In this case, “weather” is the action causing the change. There is one instance where “affect” is used as a noun—to describe a facial expression. For example, “The young man with schizophrenia had a flat affect.”

Here the face is replaced by the word “affect” to describe something (making it a noun). Whenever you find yourself writing a sentence that talks about a change caused due to something or someone, it is a clear indication to use “affect.”

On the other hand, “effect” is most often used as a noun. When writing “effect,” you use it to describe a change that results from an action.

In a sentence like, “Weight loss is the effect of diet and exercise,” we see “effect” being used as the noun. It describes the result of an action, which is dieting. Moreover, “effect” is also used to describe its influence on something like, “The medication had a cathartic effect.” It can also represent a form of light, sound, or scenery in a play, movie, or broadcast. For example, “The studio effects are amazing.”

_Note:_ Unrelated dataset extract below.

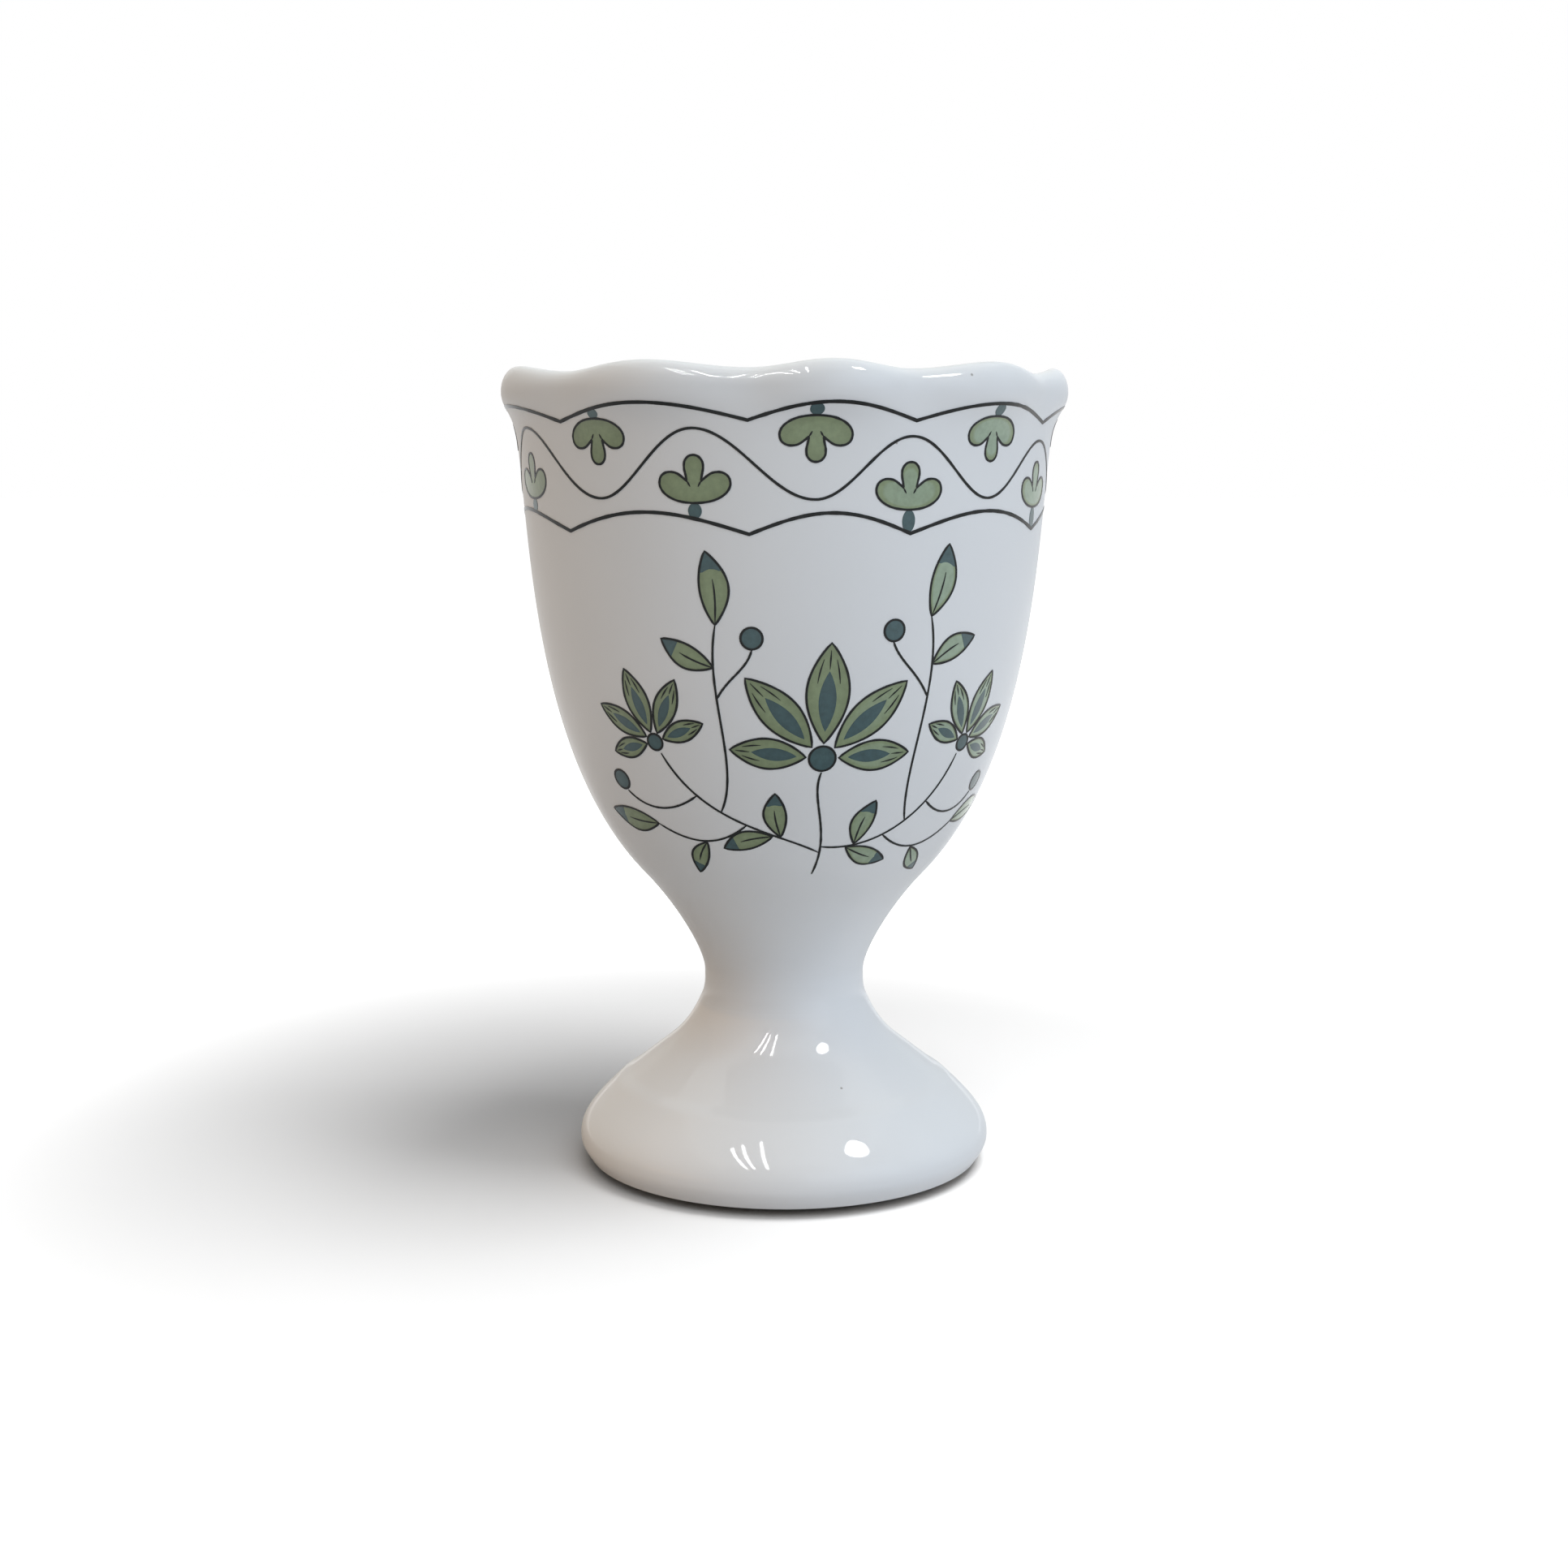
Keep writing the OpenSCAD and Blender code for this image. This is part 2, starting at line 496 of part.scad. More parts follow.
// Teal accents: marks on top of the green, round bases and berries
module spray_accents() {
    color(teal_enamel) {
        for (b = concat(leaves, petals)) {
            mark = b[4];
            foot = laid(b[0], aim(b[1], b[2] * mark[0]));
            patch(blade_mid(foot, b[1], b[2] * mark[1]),
                blade(foot, b[1], b[2] * mark[1], b[3] * mark[2], mark_steps), teal_layer, true);
        }
        for (b = bloom_shares) round_fill(in_spray(b), calyx_r * b[3]);
        for (s = berry_shares) round_fill(in_spray(s), berry_r);
    }
}
module round_fill(middle, r) {
    patch(middle, oval(middle, r, r), teal_layer, false);
}

bowl();
foot();
slip_joint();
border_outline();
border_leaves();
border_buds();
spray_outline();
spray_leaves();
spray_accents();
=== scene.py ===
"""Looks of a footed porcelain egg cup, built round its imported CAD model.

Lengths are in millimetres until a mesh is made, which turns them into metres. Those of the materials,
the floor, the lamps and the camera are in metres. +Z is up, the front of the cup faces -Y, and angles
round the cup are in degrees from the front towards +X.
"""

import bpy
import numpy as np
from mathutils import Matrix, Vector, noise


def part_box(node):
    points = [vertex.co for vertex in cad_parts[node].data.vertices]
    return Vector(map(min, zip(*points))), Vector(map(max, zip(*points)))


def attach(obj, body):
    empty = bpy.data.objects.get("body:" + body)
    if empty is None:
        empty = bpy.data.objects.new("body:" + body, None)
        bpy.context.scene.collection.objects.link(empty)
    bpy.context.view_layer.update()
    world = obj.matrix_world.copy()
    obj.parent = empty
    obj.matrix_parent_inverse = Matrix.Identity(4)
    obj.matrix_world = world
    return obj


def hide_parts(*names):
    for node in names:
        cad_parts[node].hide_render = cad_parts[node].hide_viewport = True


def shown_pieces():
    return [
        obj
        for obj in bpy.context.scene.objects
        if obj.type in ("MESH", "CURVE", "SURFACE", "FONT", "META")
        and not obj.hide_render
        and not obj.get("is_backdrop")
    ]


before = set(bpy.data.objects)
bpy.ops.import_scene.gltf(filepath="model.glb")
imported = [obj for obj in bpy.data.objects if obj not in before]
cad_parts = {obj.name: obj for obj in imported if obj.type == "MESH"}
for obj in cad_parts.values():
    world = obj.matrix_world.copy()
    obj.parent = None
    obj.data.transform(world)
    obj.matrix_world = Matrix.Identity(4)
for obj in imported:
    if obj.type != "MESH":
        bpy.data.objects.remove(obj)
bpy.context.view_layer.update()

MM = 0.001
BODY = "root"

# Heights and widths that come from the frame
CUP_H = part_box("bowl")[1].z / MM
BOWL_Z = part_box("bowl")[0].z / MM
JOINT_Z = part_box("foot")[1].z / MM
FOOT_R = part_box("foot")[1].x / MM

# Curves


def bez(a, b, c, d, steps):
    """Points along a cubic curve, both ends included."""
    t = np.linspace(0, 1, steps + 1)[:, None]
    a, b, c, d = (np.asarray(p, float) for p in (a, b, c, d))
    return (1 - t) ** 3 * a + 3 * (1 - t) ** 2 * t * b + 3 * (1 - t) * t**2 * c + t**3 * d


def aim(lean, dist):
    """A step along a line that leans from the vertical."""
    return dist * np.array([np.sin(np.radians(lean)), np.cos(np.radians(lean))])


# Handles of this share of its radius bend a cubic curve into a quarter of a circle
QUARTER = 0.5523


def quarter(a, b, corner, steps):
    """A quarter of an oval between two points."""
    a, b, corner = (np.asarray(p, float) for p in (a, b, corner))
    return bez(a, a + (corner - a) * QUARTER, b + (corner - b) * QUARTER, b, steps)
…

There is one instance where “effect” is used as a verb to describe something that was caused. “The new department head will effect some positive changes in the office.” In this example, the new manager caused (effected) some positive changes, thus justifying “effect” as a verb here.

“Effect” and “affect” can change depending on the situation they are used in; however, “affect” is usually an action and “effect” is the result. If you understand their differences, everything will seem much clearer. Hopefully this was helpful, Confused Student.